* **The task**: Output the material below in full, exactly as it is.

= = =

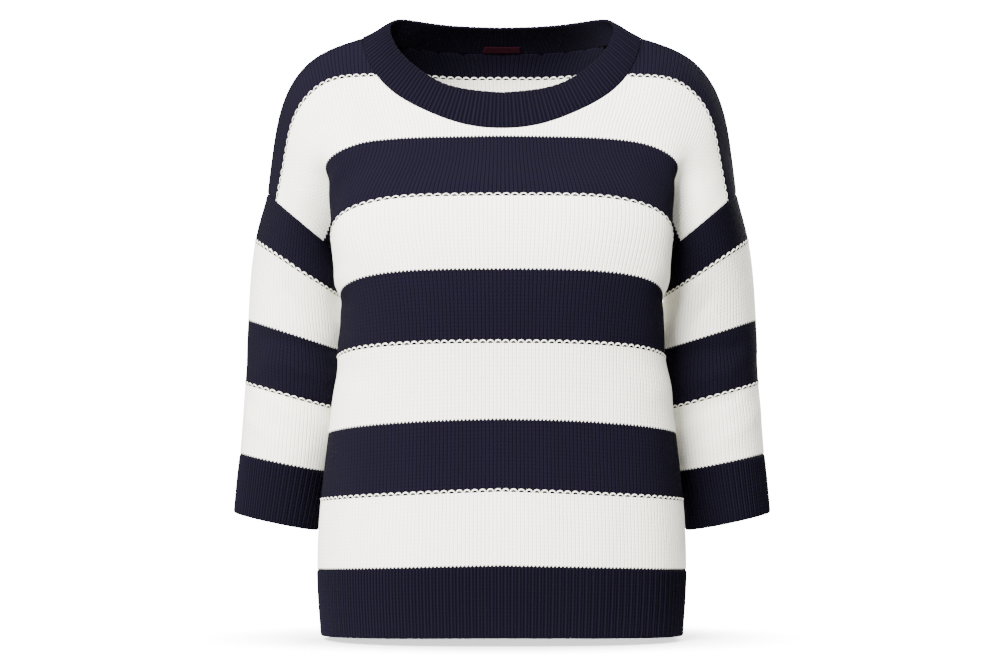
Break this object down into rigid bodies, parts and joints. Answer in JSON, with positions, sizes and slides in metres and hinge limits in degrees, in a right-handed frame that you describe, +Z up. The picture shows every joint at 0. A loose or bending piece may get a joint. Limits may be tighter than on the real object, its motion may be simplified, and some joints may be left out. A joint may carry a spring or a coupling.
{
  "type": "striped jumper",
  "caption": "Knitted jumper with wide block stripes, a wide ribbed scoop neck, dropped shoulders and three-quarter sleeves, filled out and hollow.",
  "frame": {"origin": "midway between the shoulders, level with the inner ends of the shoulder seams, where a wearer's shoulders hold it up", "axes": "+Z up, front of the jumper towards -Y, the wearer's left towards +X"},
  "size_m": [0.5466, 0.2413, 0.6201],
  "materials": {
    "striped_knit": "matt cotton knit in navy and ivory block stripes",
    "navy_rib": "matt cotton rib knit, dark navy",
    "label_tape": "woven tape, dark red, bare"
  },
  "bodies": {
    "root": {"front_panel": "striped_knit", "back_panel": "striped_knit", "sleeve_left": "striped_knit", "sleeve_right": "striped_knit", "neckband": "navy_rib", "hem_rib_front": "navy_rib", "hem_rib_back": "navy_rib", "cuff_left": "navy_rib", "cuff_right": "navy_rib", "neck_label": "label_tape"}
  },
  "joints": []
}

= = =

* **Solved problem**:
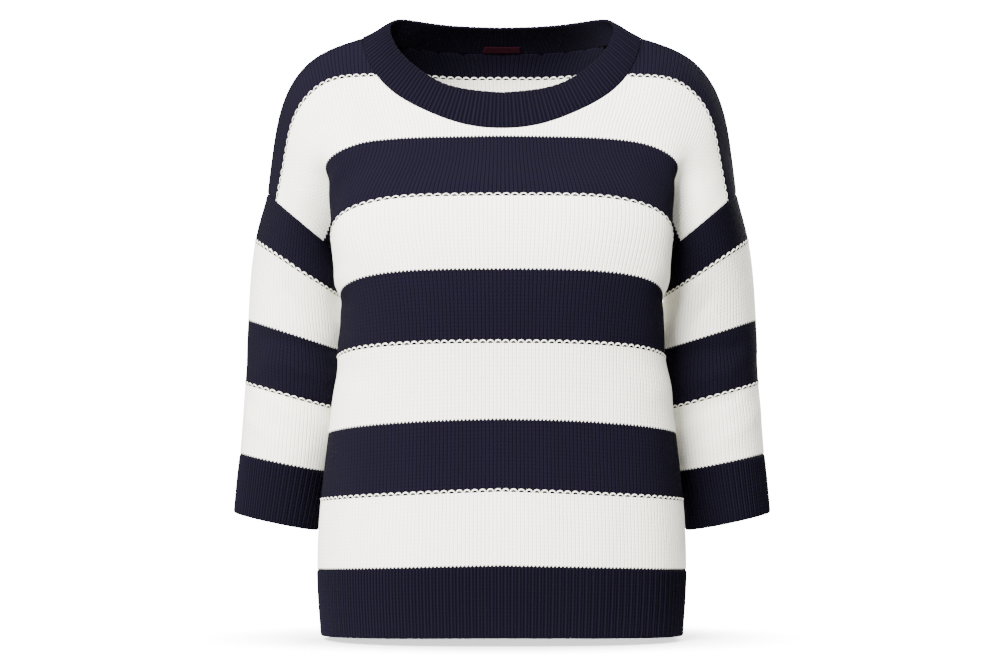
Break this object down into rigid bodies, parts and joints. Answer in JSON, with positions, sizes and slides in metres and hinge limits in degrees, in a right-handed frame that you describe, +Z up. The picture shows every joint at 0. A loose or bending piece may get a joint. Limits may be tighter than on the real object, its motion may be simplified, and some joints may be left out. A joint may carry a spring or a coupling.
{
  "type": "striped jumper",
  "caption": "Knitted jumper with wide block stripes, a wide ribbed scoop neck, dropped shoulders and three-quarter sleeves, filled out and hollow.",
  "frame": {"origin": "midway between the shoulders, level with the inner ends of the shoulder seams, where a wearer's shoulders hold it up", "axes": "+Z up, front of the jumper towards -Y, the wearer's left towards +X"},
  "size_m": [0.5466, 0.2413, 0.6201],
  "materials": {
    "striped_knit": "matt cotton knit in navy and ivory block stripes",
    "navy_rib": "matt cotton rib knit, dark navy",
    "label_tape": "woven tape, dark red, bare"
  },
  "bodies": {
    "root": {"front_panel": "striped_knit", "back_panel": "striped_knit", "sleeve_left": "striped_knit", "sleeve_right": "striped_knit", "neckband": "navy_rib", "hem_rib_front": "navy_rib", "hem_rib_back": "navy_rib", "cuff_left": "navy_rib", "cuff_right": "navy_rib", "neck_label": "label_tape"}
  },
  "joints": []
}